▸ Written instruction: Look through the lines below and extract each one that contains "handed".

(Extracted records)
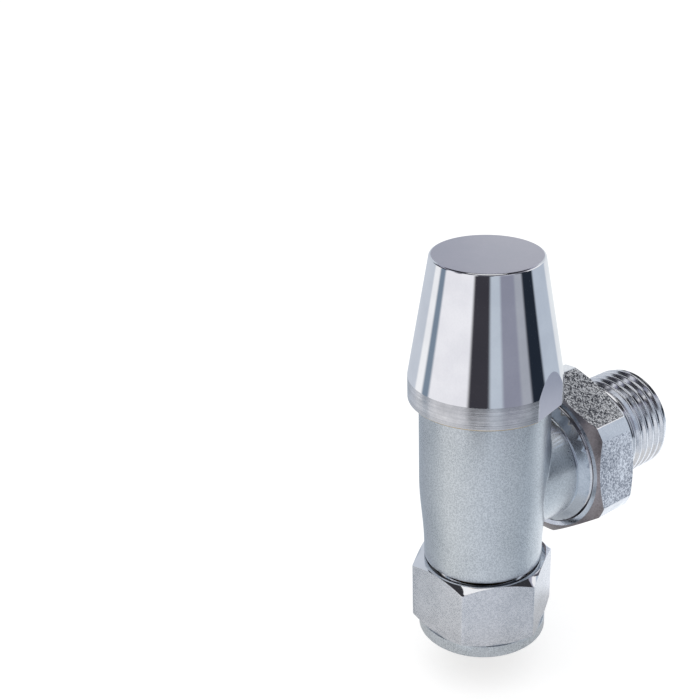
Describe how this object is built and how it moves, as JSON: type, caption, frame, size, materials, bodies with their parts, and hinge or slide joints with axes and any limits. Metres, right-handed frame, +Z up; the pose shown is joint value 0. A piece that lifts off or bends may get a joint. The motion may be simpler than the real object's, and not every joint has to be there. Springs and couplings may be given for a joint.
{
  "type": "lockshield valve",
  "caption": "Angled lockshield radiator valve: compression inlet below, union nut and threaded tail to the side, and a tapered screw-on cover over the spindle.",
  "frame": {"origin": "on the inlet pipe's axis, in the plane of the foot of the compression nut", "axes": "+Z up the barrel to the cover, +X out along the radiator tail"},
  "size_m": [0.0577, 0.0312, 0.0779],
  "materials": {
    "polished_chrome": "mirror polished plating",
    "satin_chrome": "fine blasted satin plating",
    "nut_plating": "coarse cast plating with smooth turned corners",
    "inlet_plating": "satin plated flats with bright chamfers",
    "tail_plating": "fine grained plating with bright thread crests",
    "turned_brass": "turned",
    "black_rubber": "moulded",
    "white_packing": "matte",
    "spring_steel": "oiled spring steel"
  },
  "bodies": {
    "body": {"valve_body": "satin_chrome", "bonnet": "turned_brass", "bonnet_o_ring": "black_rubber", "gland_nut": "turned_brass", "gland_packing": "white_packing", "packing_follower": "turned_brass", "thrust_washer": "white_packing"},
    "cover_ring": {"cover_seat_ring": "turned_brass"},
    "cover_seal": {"cover_o_ring": "black_rubber"},
    "cover": {"lockshield_cover": "polished_chrome"},
    "spindle": {"spindle": "turned_brass", "spindle_o_rings": "black_rubber", "spindle_circlip": "spring_steel"},
    "plug": {"valve_plug": "turned_brass", "seat_washer": "black_rubber", "washer_screw": "turned_brass"},
    "tail_seal": {"tail_o_ring": "black_rubber"},
    "tail": {"tail_pipe": "tail_plating"},
    "union_nut": {"union_nut": "nut_plating"},
    "olive": {"compression_olive": "turned_brass"},
    "compression_nut": {"compression_nut": "inlet_plating"}
  },
  "joints": [
    {"name": "cover_lift", "type": "slide", "parent": "body", "child": "cover_ring", "axis": [0, 0, 1], "range_m": [0, 0.03]},
    {"name": "cover_rise", "type": "slide", "parent": "cover_ring", "child": "cover_seal", "axis": [0, 0, 1], "range_m": [0, 0.005]},
    {"name": "cover_turn", "type": "hinge", "parent": "cover_seal", "child": "cover", "pos_m": [0, 0, 0.05], "axis": [0, 0, 1], "range_deg": [0, 1188]},
    {"name": "spindle_turn", "type": "hinge", "parent": "body", "child": "spindle", "pos_m": [0, 0, 0.06], "axis": [0, 0, 1], "range_deg": [0, 1267.2]},
    {"name": "plug_lift", "type": "slide", "parent": "body", "child": "plug", "axis": [0, 0, 1], "range_m": [0, 0.0044]},
    {"name": "tail_draw", "type": "slide", "parent": "body", "child": "tail_seal", "axis": [1, 0, 0], "range_m": [0, 0.0055]},
    {"name": "tail_swivel", "type": "hinge", "parent": "tail_seal", "child": "tail", "pos_m": [0.03, 0, 0.03125], "axis": [1, 0, 0], "continuous": true},
    {"name": "union_nut_turn", "type": "hinge", "parent": "tail_seal", "child": "union_nut", "pos_m": [0.021, 0, 0.03125], "axis": [1, 0, 0], "range_deg": [0, 1080]},
    {"name": "olive_drop", "type": "slide", "parent": "body", "child": "olive", "axis": [0, 0, -1], "range_m": [0, 0.0091]},
    {"name": "compression_nut_turn", "type": "hinge", "parent": "olive", "child": "compression_nut", "pos_m": [0, 0, 0.008], "axis": [0, 0, -1], "range_deg": [0, 1800]}
  ],
  "couplings": [
    {"joint": "cover_rise", "follows": "cover_turn", "m_per_rad": 0.00023873},
    {"joint": "spindle_turn", "follows": "plug_lift", "rad_per_m": 5026.5},
    {"joint": "tail_draw", "follows": "union_nut_turn", "m_per_rad": 0.00028871},
    {"joint": "olive_drop", "follows": "compression_nut_turn", "m_per_rad": 0.00028871}
  ]
}
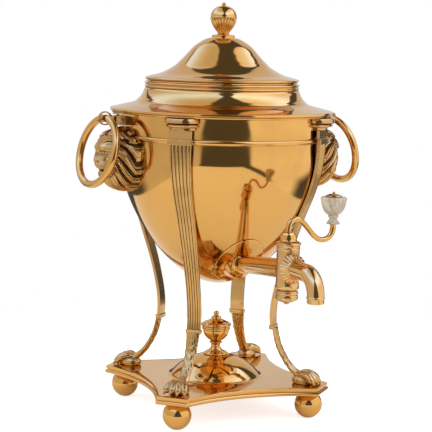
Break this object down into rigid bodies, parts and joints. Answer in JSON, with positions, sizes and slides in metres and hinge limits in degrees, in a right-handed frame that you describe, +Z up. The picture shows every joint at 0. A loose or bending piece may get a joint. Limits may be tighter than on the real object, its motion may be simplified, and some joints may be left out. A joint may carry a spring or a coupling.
{
  "type": "samovar tea urn",
  "caption": "Polished brass tea urn on reeded paw-footed legs, with a lift-off lid, lever tap, drop ring handles on lion masks and a spirit burner on a hollow-sided plinth.",
  "frame": {"origin": "on the urn's vertical axis, level with the soles of the ball feet, where the table is", "axes": "+Z up along the urn's axis, -Y towards the tap's spout, +X towards the ring handle on the side that the shut lever points to"},
  "size_m": [0.3034, 0.3484, 0.43],
  "materials": {
    "spun_brass": "mirror polished, with fine handling marks",
    "cast_brass": "polished casting, darker in its hollows",
    "fitting_brass": "plain turned, unpolished",
    "knob": "off-white, satin",
    "wick": "woven cotton"
  },
  "bodies": {
    "urn": {"plinth": "spun_brass", "ball_foot_front_right": "spun_brass", "foot_stud_front_right": "fitting_brass", "leg_front_right": "cast_brass", "capital_front_right": "cast_brass", "leg_screw_front_right": "fitting_brass", "ball_foot_back_right": "spun_brass", "foot_stud_back_right": "fitting_brass", "leg_back_right": "cast_brass", "capital_back_right": "cast_brass", "leg_screw_back_right": "fitting_brass", "ball_foot_back_left": "spun_brass", "foot_stud_back_left": "fitting_brass", "leg_back_left": "cast_brass", "capital_back_left": "cast_brass", "leg_screw_back_left": "fitting_brass", "ball_foot_front_left": "spun_brass", "foot_stud_front_left": "fitting_brass", "leg_front_left": "cast_brass", "capital_front_left": "cast_brass", "leg_screw_front_left": "fitting_brass", "urn_body": "spun_brass", "shoulder": "spun_brass", "mask_right": "cast_brass", "mask_screw_right": "fitting_brass", "handle_lug_right": "cast_brass", "lug_screw_right": "fitting_brass", "handle_eye_right": "cast_brass", "eye_rivet_right": "fitting_brass", "mask_left": "cast_brass", "mask_screw_left": "fitting_brass", "handle_lug_left": "cast_brass", "lug_screw_left": "fitting_brass", "handle_eye_left": "cast_brass", "eye_rivet_left": "fitting_brass", "tap_body": "cast_brass", "tap_boss": "cast_brass", "tap_plate": "spun_brass", "outlet_seat": "fitting_brass", "tap_backnut": "fitting_brass", "outlet_strainer": "fitting_brass"},
    "lid": {"lid": "spun_brass", "lid_finial": "spun_brass", "finial_nut": "fitting_brass"},
    "tap_key": {"tap_plug": "cast_brass", "plug_washer": "fitting_brass", "plug_nut": "cast_brass", "tap_lever": "cast_brass", "lever_knob": "knob", "knob_cap": "spun_brass"},
    "ring_right": {"ring_handle_right": "spun_brass"},
    "ring_left": {"ring_handle_left": "spun_brass"},
    "burner": {"burner_bowl": "spun_brass", "burner_top": "spun_brass", "burner_wick": "wick"},
    "burner_cap": {"burner_cap": "spun_brass"}
  },
  "joints": [
    {"name": "lid_lift", "type": "slide", "parent": "urn", "child": "lid", "axis": [0, 0, 1], "range_m": [0, 0.06]},
    {"name": "tap_turn", "type": "hinge", "parent": "urn", "child": "tap_key", "pos_m": [0, -0.164, 0.2], "axis": [0, 0, 1], "range_deg": [-180, 0]},
    {"name": "ring_right_swing", "type": "hinge", "parent": "urn", "child": "ring_right", "pos_m": [0.1295, 0, 0.3096], "axis": [0.1736, -0.9848, 0], "range_deg": [-10, 200]},
    {"name": "ring_left_swing", "type": "hinge", "parent": "urn", "child": "ring_left", "pos_m": [-0.1295, 0, 0.3096], "axis": [-0.1736, 0.9848, 0], "range_deg": [-10, 200]},
    {"name": "burner_lift", "type": "slide", "parent": "urn", "child": "burner", "axis": [0, 0, 1], "range_m": [0, 0.01]},
    {"name": "burner_cap_lift", "type": "slide", "parent": "burner", "child": "burner_cap", "axis": [0, 0, 1], "range_m": [0, 0.015]}
  ]
}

▸ Written solution:
Describe how this object is built and how it moves, as JSON: type, caption, frame, size, materials, bodies with their parts, and hinge or slide joints with axes and any limits. Metres, right-handed frame, +Z up; the pose shown is joint value 0. A piece that lifts off or bends may get a joint. The motion may be simpler than the real object's, and not every joint has to be there. Springs and couplings may be given for a joint.
Break this object down into rigid bodies, parts and joints. Answer in JSON, with positions, sizes and slides in metres and hinge limits in degrees, in a right-handed frame that you describe, +Z up. The picture shows every joint at 0. A loose or bending piece may get a joint. Limits may be tighter than on the real object, its motion may be simplified, and some joints may be left out. A joint may carry a spring or a coupling.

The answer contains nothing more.